Kansas State guard Kamau Stokes proved his value during an 82-72 victory over Oklahoma State on Wednesday at Gallagher-Iba Arena.
There was a time when some wondered if the Wildcats were better off without him. As strange as it seemed to deprive a shallow roster of a veteran guard, there were concerns his return from a broken left foot might throw off team chemistry.
Well, that theory can be put to rest. Not only is K-State a better team with Stokes in the rotation, it is a much better team with him contributing. That much is clear after he came off the bench to score 11 points, send out three assists and grab three rebounds in a convincing win that gave the Wildcats (18-8, 7-6 Big 12) sole possession of fourth place in the conference standings.
“I made shots,” Stokes said. “My teammates found me when I was open and I just had to make shots. I definitely know I can build off this. I mean, I can shoot the ball. When I am making shots, it looks good.”
While it’s true K-State played its best basketball of the season in January with Stokes sidelined and redshirt Cartier Diarra starting at point guard, it’s obvious the Wildcats need both of them.
The current setup seems ideal. Diarra is healthier, bigger and a more dangerous slasher. The offense flows well with him in the starting lineup. But Stokes is a better shooter and more experienced facilitator. When Stokes plays well, K-State’s lineups don’t miss a beat without Barry Brown or Diarra.
In Stokes, the Wildcats have finally found a dependable reserve.
“He gives us some leadership, some experience off the bench,” Brown said. “He has been here for a few years now. Having him come off the bench and still take a leadership role out there on the court is big time.”
Stokes led K-State’s bench to 24 points against Oklahoma State. That might not seem impressive, but coach Bruce Weber nearly did a spit take when he saw it on the stat sheet.
The Wildcats hadn’t gotten that many points from their bench since early December when they scored 30 against South Carolina-Upstate. In Big 12 games, they hadn’t topped 13 bench points in a single game. Stokes nearly had that many by himself.
“Our bench was just huge and that has definitely not been a strength of ours,” Weber said. “You have Kamau coming off the bench, obviously that helps.”
Stokes can’t take all the credit for K-State’s bench resurgence. Makol Mawien exited early with foul trouble and Levi Stockard played his best game in relief, scoring a career-high eight points and grabbing five rebounds. Amaad Wainright also made a nice driving layup and hit a three.

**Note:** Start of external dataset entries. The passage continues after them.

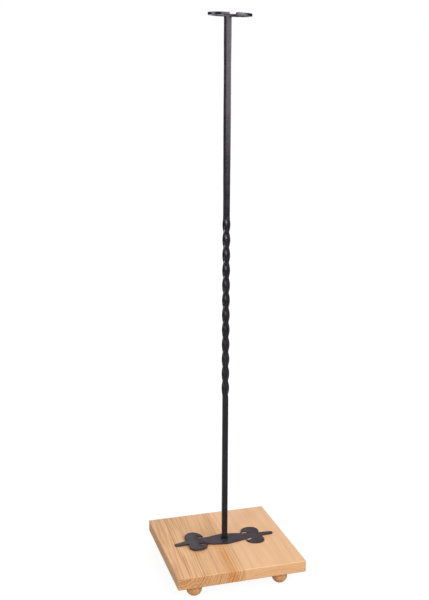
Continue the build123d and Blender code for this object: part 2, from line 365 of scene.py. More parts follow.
for index, corner in enumerate(("front_left", "front_right", "back_left", "back_right")):
    ball_low, ball_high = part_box("foot_" + corner)
    middle = (ball_low + ball_high) / 2
    ball_h = ball_high.z - ball_low.z
    flat_r = math.sqrt(BALL_R ** 2 - (ball_h / 2) ** 2)
    dowel_low, dowel_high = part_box("foot_dowel_" + corner)
    bore_z = dowel_low.z - BORE_SPARE
    flat_angle = math.acos(ball_h / 2 / BALL_R)
    profile = [(0, 0), (flat_r * FLAT_RING, 0)]
    for step in range(BALL_STEPS + 1):
        around = flat_angle + (math.pi - 2 * flat_angle) * step / BALL_STEPS
        profile.append((BALL_R * math.sin(around), ball_h / 2 - BALL_R * math.cos(around)))
    profile += [(BORE_R, ball_h), (BORE_R, bore_z), (0, bore_z)]
    ball = lathe("turned_foot_" + corner, profile)
    move_mesh(ball, middle.x, middle.y, 0)
    ball_wood = timber_material(
        "turned ball " + corner, pith=(middle.x + (12 + 2 * index) * MM, middle.z, middle.y + 12 * MM),
        ring_width=2.8 * MM, late_wood=0.65, pale=(0.65, 0.345, 0.140, 1),
        deep=(0.42, 0.175, 0.055, 1), fibre=0.4, drift=0.3, grain_turn=UPRIGHT)
    fit(ball, ball_wood, "foot_" + corner)

    dowel_h = dowel_high.z - dowel_low.z
    end_r = DOWEL_R - DOWEL_ARRIS
    profile = [(0, 0), (end_r, 0), (DOWEL_R, DOWEL_ARRIS), (DOWEL_R, dowel_h - DOWEL_ARRIS),
               (end_r, dowel_h), (0, dowel_h)]
    dowel = lathe("fluted_dowel_" + corner, profile, steps=96, radius_at=fluted)
    move_mesh(dowel, middle.x, middle.y, dowel_low.z)
    dowel_wood = timber_material(
        "beech dowel " + corner, pith=(middle.x + 30 * MM, 0, middle.y), ring_width=1.8 * MM,
        late_wood=0.25, pale=(0.68, 0.47, 0.29, 1), deep=(0.48, 0.29, 0.16, 1), grain_turn=UPRIGHT)
    fit(dowel, dowel_wood, "foot_dowel_" + corner)


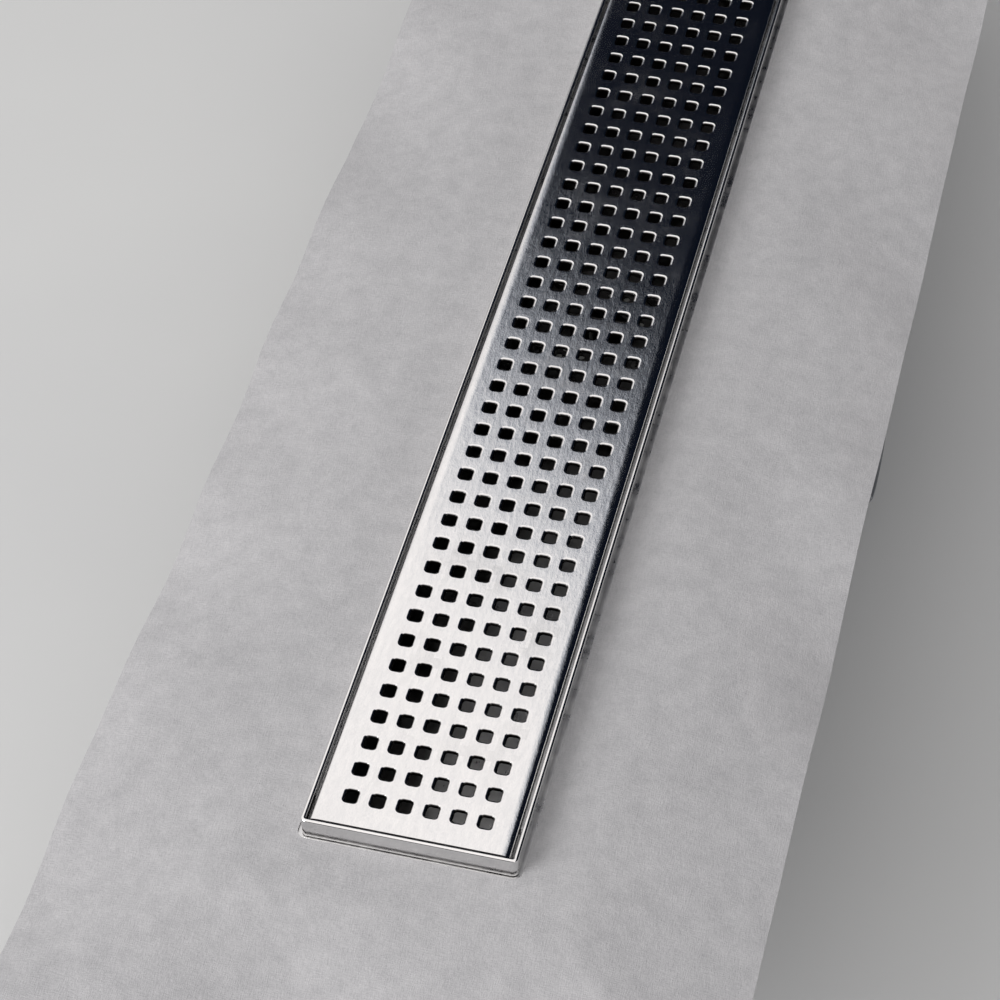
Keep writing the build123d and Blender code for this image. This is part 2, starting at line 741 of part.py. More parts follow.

All season, Weber has craved balance on offense. He finally got it on Wednesday.
He pointed to Texas Tech forward Tommy Hamilton for motivation. During a lopsided win over Kansas State on Saturday, he came off the bench to hit four three-pointers. The Wildcats had no answers for him.
Who was going to make that type of impact in this game?
The answer: Stokes.
“Everybody just played well,” Stokes said. “It’s that simple, especially off the bench. We talk a lot about our bench play. Today, everyone who came off the bench gave us a spark.”
K-State is one of four Big 12 teams with a winning conference record, and it has the opportunity to build tangible momentum with home games against Iowa State and Texas up next.
Take advantage, and the Wildcats can clinch a favorable seed at the conference tournament and solidify an at-large berth into the NCAA Tournament.
Sound familiar? It should. They have been here before.
As meaningful as this victory was, and it was big considering Oklahoma State had recently defeated Kansas and West Virginia on the road, it won’t mean much if K-State can’t back it up at Bramlage Coliseum.
That hasn’t happened lately. K-State lost its last two home games by ugly scores to Texas Tech and Kansas. The Wildcats have actually been better on the road (4-3) in Big 12 games than at home (3-3). That needs to change.
“Every game from here on out is a big game for us,” Stokes said. “We know what we have to do.”
Weber was already emphasizing the Iowa State game before boarding the flight home. He understands K-State hasn’t won at home since Jan. 27 against Georgia.
His message: “You have got a great opportunity there, but do not take it for granted. You have got to come to play. They will come to play. They have not backed down to anybody.
The Wildcats have worn their throwback lavender jerseys twice this season, and they have responded by winning both games.
That fact wasn’t lost on K-State players following Wednesday’s victory.
“I have always been a big fan of this jersey and the shorts and the shoes,” Brown said. “It’s good for our alumni. I guess people are now calling them the lucky lavenders. Maybe there is something about them.”
Do uniforms affect games? Probably not, but superstition is a big part of sports.
Weber intended to wait until the Big 12 tournament to wear the lavender uniforms a second time, but director of basketball operations Drew Speraw suggested Valentine’s Day. The strategy worked.
“The guys liked it,” Weber said. “Maybe it juiced them up a little bit.”
K-State will wear black against Iowa State on Saturday, but the lavenders will be back. They have to be after their hot start.
“I like them. I think they look good. Now it gives us a different look,” Weber said. “It shouldn’t replace what we wear, but now that we are 2-0 I’m sure they might want to wear them again.”